The PubNub Data Stream Network is responsible for augmenting and distributing that data in sub-quarter-second speeds through any number of application channels. As you can see from the below picture, comparing the PubNub-powered application to the Dexcom cloud-based one, I receive the data almost instantaneously, and routinely many, many seconds before the Dexcom application, if not several minutes or longer. It’s so fast that I’ve made my non-techie wife a big fan of PubNub and a heavy user of our primary phone application, Slack.
PubNub Functions, our serverless compute platform, also plays a big role in this and allows me to do a lot of things that I wouldn’t be able to do with the CGM system right out of the box. I have a number, the current blood glucose level, but now what can I do with it? A simple number might not be completely useful. What are the 10 numbers that came before it? What’s the trend? What other data can I add into that data packet that I’m going to distribute out?

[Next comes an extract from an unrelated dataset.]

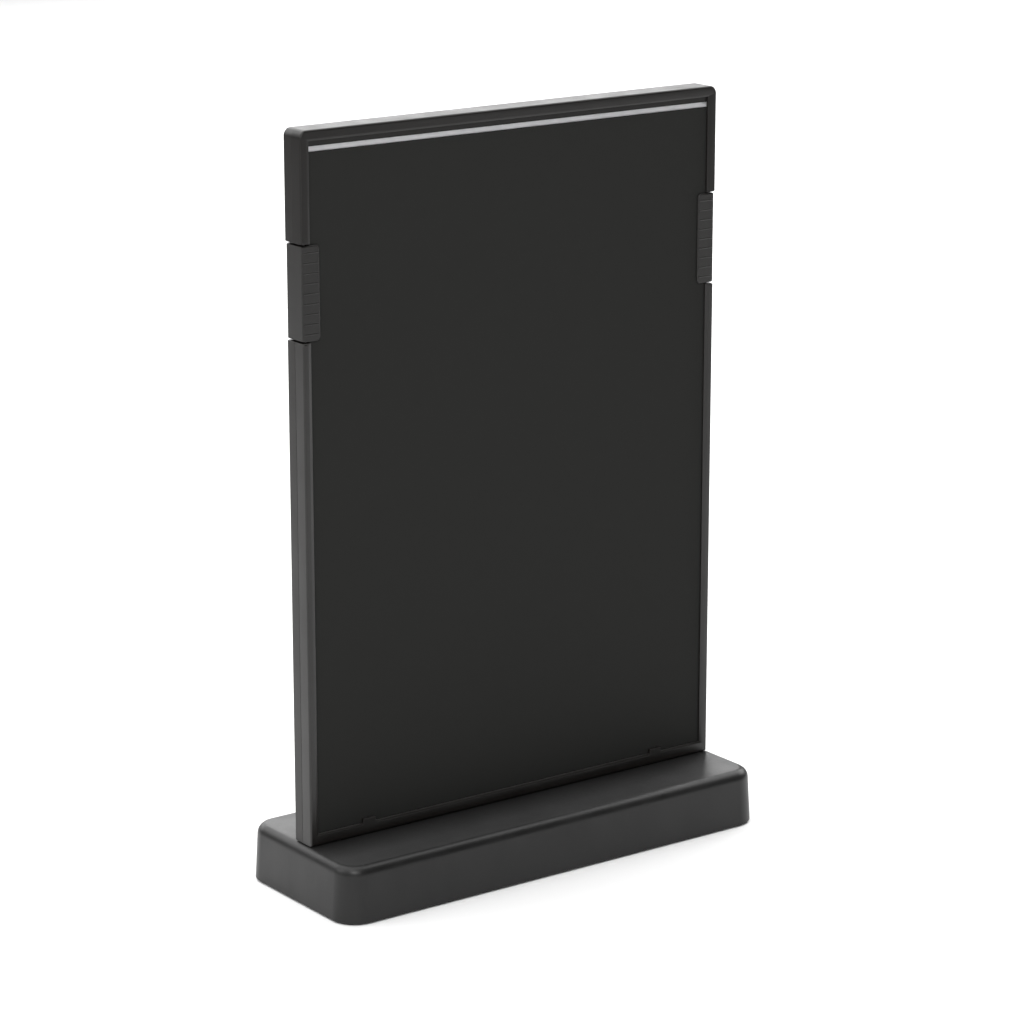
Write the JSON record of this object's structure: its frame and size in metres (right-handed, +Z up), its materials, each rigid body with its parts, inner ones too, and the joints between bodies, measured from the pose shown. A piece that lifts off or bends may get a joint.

The platform brings business logic into my real-time environment. I can add in statistical analysis and make the data more readily understandable by humans. It’s all part of the data flow. It also expands what apps and devices integrate into the application, and we’ll cover those in our next part.
End-user applications
That data can be published to any number of application channels. Using core PubNub SDKs, I was able to quickly stream updates to my Mac menu bar, publish updates to a real-time chart or custom JavaScript webpage in the browser, and send a push notification with the newest reading.
But not everything can be rapidly integrated into the app through the core PubNub SDKs, specifically the third-party services and devices. That needs a little bit of integration work. That’s where PubNub Functions comes into play, really opening up where I could stream the data to.
This is how I’m able to trigger an SMS/text message through a third-party service. This is also how I’m able to send every new reading to Slack. And it’s how I’m able to change the color of an LIFX lightbulb depending on the number.
Continuing to add new applications
The LIFX lightbulb was particularly interesting to me and shows how flexible the system really is for adding new end-user applications. When my daughter’s asleep and I’m in my bedroom reading a book or watching TV, looking at my phone with each update takes me out of my concentration. Relaxation at the end of a long day is hard to achieve!
So, I added the LIFX internet-connected lightbulb to the system, which changes color and brightness based on my daughter’s blood sugar levels. Red means high, green means in range, blue means trending low and incredibly bright blue means low and action required. It’s had a huge impact on my wife’s and my nightly routine. And it only took 15 minutes to implement, start to finish.
Why all the fuss?
Why am I so excited about what I’ve built and how I’ve used PubNub? The emotional benefit has been incredible for my wife and me. The whole notion of being able to see data the moment it comes off my daughter’s CGM — it’s huge as a parent.
From there, I can easily distribute that number to an ever-growing number of applications I interact with, continuing to improve how I consume it in a more efficient, less disruptive way in my everyday life. That data is wherever I need it, whenever I need it.
Lastly, resilience. This is what PubNub and other hosted-platforms like it do. Day in and day out, these vendors work to solve data distribution needs in the most reliable and secure way.
I look forward to continuing adding new end-user applications, enhancing my system and improving how my wife and I manage my daughter’s Type 1 diabetes. And I’ll continue to share and watch with excitement as the DIY, open-source Type 1 diabetes community grows.